9 November

Running To The Mountain

by Jon Katz

  About a decade ago, I left my life in urban America – where I was helping raise a daughter, and writing non-fiction and media criticism – and bought a cabin near Cambridge, N.Y. I was supposed to be writing a book about technology, but instead wrote about my rebirth at mid-life, a book called “Running To The Mountain.” The book was an account of a personal breakout, external and internal, the search for a meaningful and spiritual life. It changed a lot of lives, I was to learn, especially mine.
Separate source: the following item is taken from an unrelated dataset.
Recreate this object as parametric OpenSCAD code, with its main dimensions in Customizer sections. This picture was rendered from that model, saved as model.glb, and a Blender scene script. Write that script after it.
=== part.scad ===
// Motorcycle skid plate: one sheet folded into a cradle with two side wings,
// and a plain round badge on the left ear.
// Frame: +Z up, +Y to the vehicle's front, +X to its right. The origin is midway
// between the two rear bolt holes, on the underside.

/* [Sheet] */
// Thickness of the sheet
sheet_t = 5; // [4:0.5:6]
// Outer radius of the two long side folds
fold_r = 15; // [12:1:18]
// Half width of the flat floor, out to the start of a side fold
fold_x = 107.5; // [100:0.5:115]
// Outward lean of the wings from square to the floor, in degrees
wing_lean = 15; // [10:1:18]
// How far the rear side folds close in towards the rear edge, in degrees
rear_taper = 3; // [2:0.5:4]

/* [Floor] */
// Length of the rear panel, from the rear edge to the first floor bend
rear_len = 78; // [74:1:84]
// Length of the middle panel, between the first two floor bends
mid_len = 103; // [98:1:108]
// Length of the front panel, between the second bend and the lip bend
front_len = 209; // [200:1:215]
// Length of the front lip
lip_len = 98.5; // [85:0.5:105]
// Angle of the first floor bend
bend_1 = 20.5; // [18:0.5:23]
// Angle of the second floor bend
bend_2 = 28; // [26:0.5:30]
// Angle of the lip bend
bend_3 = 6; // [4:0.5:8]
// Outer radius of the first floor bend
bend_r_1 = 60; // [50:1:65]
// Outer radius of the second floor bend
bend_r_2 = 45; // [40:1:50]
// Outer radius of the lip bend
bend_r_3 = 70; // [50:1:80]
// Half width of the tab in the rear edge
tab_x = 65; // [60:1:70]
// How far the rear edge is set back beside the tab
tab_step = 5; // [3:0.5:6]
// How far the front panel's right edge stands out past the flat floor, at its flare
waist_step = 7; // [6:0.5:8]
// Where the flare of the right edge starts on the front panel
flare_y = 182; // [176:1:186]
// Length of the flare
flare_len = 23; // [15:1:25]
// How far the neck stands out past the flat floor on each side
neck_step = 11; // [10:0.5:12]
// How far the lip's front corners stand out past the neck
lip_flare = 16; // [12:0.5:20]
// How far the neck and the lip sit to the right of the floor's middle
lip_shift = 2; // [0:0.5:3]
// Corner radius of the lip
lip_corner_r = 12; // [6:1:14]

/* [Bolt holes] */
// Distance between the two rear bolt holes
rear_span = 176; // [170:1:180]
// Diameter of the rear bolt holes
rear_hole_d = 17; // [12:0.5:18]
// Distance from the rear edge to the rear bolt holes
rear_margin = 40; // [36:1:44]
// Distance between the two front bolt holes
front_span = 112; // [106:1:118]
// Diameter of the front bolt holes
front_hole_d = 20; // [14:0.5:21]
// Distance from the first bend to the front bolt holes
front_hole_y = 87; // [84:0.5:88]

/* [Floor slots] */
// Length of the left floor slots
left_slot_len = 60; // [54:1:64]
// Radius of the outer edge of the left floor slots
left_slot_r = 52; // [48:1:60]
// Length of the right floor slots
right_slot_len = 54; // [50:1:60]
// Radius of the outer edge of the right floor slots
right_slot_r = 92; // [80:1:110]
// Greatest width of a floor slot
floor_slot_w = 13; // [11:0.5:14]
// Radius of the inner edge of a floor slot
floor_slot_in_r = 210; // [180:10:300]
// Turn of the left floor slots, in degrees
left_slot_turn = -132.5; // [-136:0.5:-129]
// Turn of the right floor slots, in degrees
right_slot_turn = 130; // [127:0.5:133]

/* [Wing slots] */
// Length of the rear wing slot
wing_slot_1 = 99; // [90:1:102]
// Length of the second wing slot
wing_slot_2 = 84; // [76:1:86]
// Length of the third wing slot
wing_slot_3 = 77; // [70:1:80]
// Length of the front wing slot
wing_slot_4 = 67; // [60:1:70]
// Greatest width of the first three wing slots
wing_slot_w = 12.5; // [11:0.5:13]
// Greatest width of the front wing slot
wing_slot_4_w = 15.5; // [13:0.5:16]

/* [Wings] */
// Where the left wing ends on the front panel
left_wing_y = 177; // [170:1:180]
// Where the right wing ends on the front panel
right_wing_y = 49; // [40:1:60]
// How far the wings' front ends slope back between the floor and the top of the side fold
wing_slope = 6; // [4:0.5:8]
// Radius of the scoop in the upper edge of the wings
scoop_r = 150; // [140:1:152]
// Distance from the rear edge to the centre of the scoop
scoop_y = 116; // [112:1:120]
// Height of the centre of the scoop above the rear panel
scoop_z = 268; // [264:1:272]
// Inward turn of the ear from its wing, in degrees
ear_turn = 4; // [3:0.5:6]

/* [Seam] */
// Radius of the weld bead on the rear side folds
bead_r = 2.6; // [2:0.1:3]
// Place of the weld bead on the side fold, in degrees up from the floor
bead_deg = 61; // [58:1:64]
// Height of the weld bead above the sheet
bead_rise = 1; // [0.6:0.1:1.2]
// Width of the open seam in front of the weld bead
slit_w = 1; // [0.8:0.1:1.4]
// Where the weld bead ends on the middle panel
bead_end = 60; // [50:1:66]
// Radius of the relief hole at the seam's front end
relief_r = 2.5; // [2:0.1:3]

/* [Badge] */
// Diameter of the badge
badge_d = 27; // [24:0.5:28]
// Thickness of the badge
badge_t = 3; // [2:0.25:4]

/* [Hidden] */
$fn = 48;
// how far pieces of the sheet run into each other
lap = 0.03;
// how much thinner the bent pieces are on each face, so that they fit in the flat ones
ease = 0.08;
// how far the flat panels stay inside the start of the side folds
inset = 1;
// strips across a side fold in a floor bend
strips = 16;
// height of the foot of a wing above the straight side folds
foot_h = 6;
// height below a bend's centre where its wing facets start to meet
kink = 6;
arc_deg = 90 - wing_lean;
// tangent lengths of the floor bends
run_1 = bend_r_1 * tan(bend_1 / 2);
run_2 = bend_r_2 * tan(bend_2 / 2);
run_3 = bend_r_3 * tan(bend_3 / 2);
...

On every book tour, I meet a number of people who say it changed theirs as well.
 I did not imagine when I bought that cabin, about 10 miles from where I now live, just how much change I was opening the door too. Everything changes. How I lived. Where I lived. Who I lived with. What I wrote, and some years later, the seeds of that experience – photography, Maria, fiction – were still growing.
  The experience led to enormous growth, and staggering pain. A nervous breakdown of sorts, a re-examination of life, the search for love and help, the purchase of Bedlam Farm, a successful series of books written there, a life with animals. That process is still very much underway. I am still searching for a lot of things, and I have found some of them and not others. I doubt the process will ever end. I don’t really want it to. Buying that cabin was the best thing I did, and the worst.
 So was buying the farm. Both metaphors for life, and the duality between stasis and change, loss and gain, pain and growth. I know unimaginable joy, and have experienced great sorrow and loss.
  I am  richer, wiser, growing still, changing always. When I ran to the mountain, I had no idea, really, how extraordinary a trip I was understaking. It’s a process, a good friend always says. And I’m in it.